11/19/2005

Call work and tell them I'm not coming

The XBox 360 comes out November 22. Cancel Thanksgiving and check on me in mid-December to make sure I still have a pulse.

11/17/2005

She said she was 18

Police are searching for former rock star Gary Glitter due to his alleged relationship with a Vietnamese teenager. This will probably not serve as the basis for the long-awaited "Rock and Roll Part III."

Like a Starbucks in your house

Simple Human has introduced a single-serve coffee brewer that works with all the various coffee pods on the market.

Let them eat laptops

MIT has unveiled a $100 laptop that operates off electricity provided by a hand crank. The goal is to give the laptops to children in the poorest countries in the world, because when you have no food or shelter, at least you should be able to play Tetris.

Town changes name for free TV

A Texas town has changed its name to DISH in exchange for free satellite TV service for ten years. I'm calling my town council immediately to suggest that BMW, Connecticut has a nice ring to it.

11/16/2005

He's nuts, bitch

Dave Chappelle admits that he's insane for walking away from a $50 million deal with Comedy Central.

Lousy magazine killed

Inside TV, a spin-off of TV Guide which was basically devoid of content, has been shuttered and it staff fired. Fortunately, this failed experiment only cost $35 million.

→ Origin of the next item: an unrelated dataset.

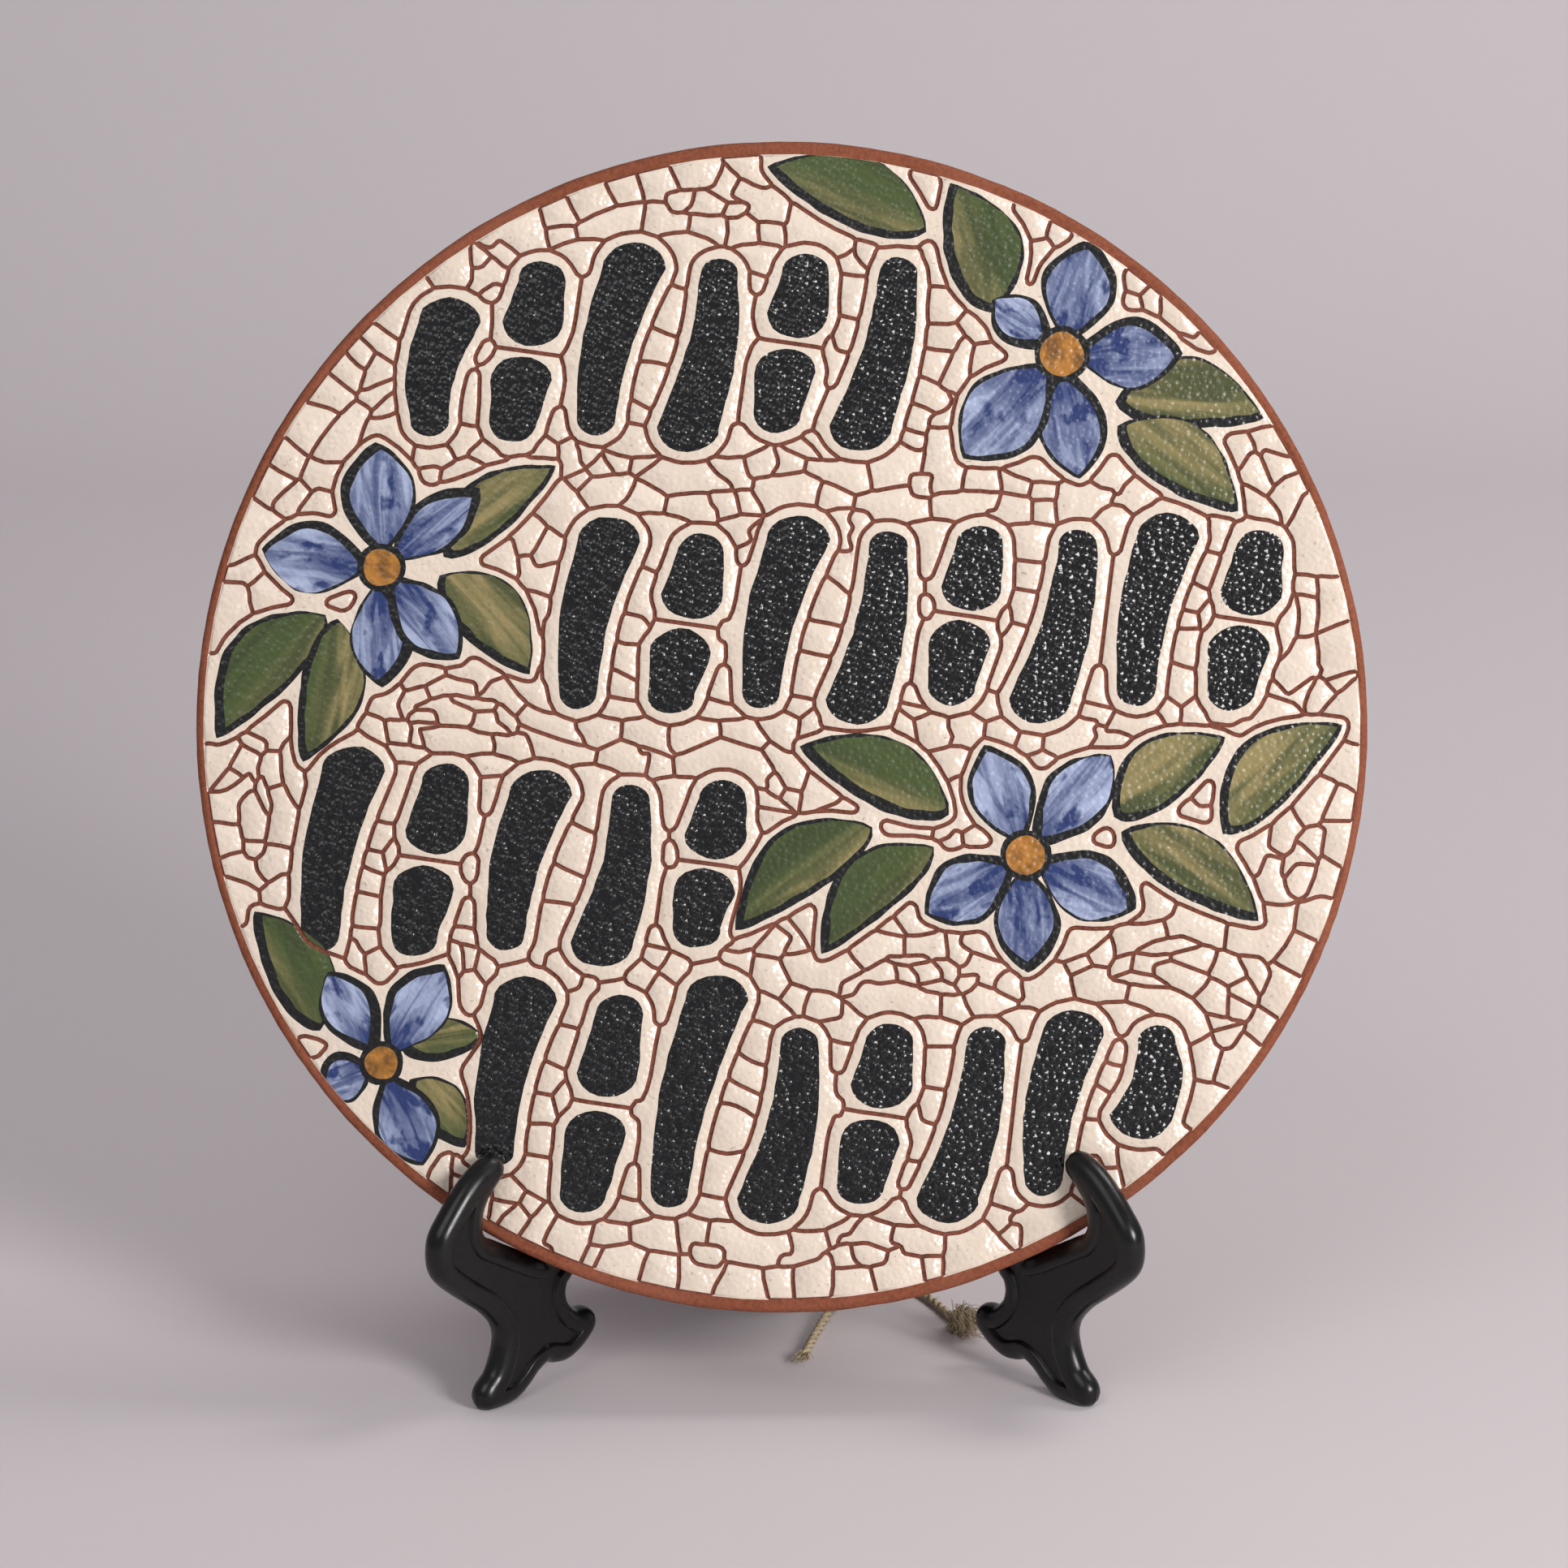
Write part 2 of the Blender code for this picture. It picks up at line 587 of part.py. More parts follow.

Oprah, Ebert, Ebert, Oprah

Roger Ebert and Oprah Winfrey once went on a date at a restaurant called Hamburger Hamlet. Nice to see the big man really splurging.

11/15/2005

Ride and die

Studies show that roller coasters can trigger an irregular heartbeat, leading to death in people with cardiac conditions.

11/14/2005

Welcome back, Welcome Back Kotter

You'll need a note from Epstein's mother. AOL plans to offer free episodes of Welcome Back Kotter and other classic shows for free on demand viewing.

Eddie Guerrero dies

At least Junkyard Dog has a little company ...

You can't use your hands

The Los Angeles Galaxy took the MLS soccer championship -- a title equivalent in prestige to the United Kingdom Basketball Association championship.

The sky really is falling

Chicken Little kicked 50 Cent's ass at the box office. Unfortunately, 50 Cent then shot Zach Braff in retaliation.

11/13/2005

No nickname for you

Under no circumstances am I calling Kevin Federline "K-Fed." You have to earn a nickname and sleeping with Britney Spears doesn't qualify.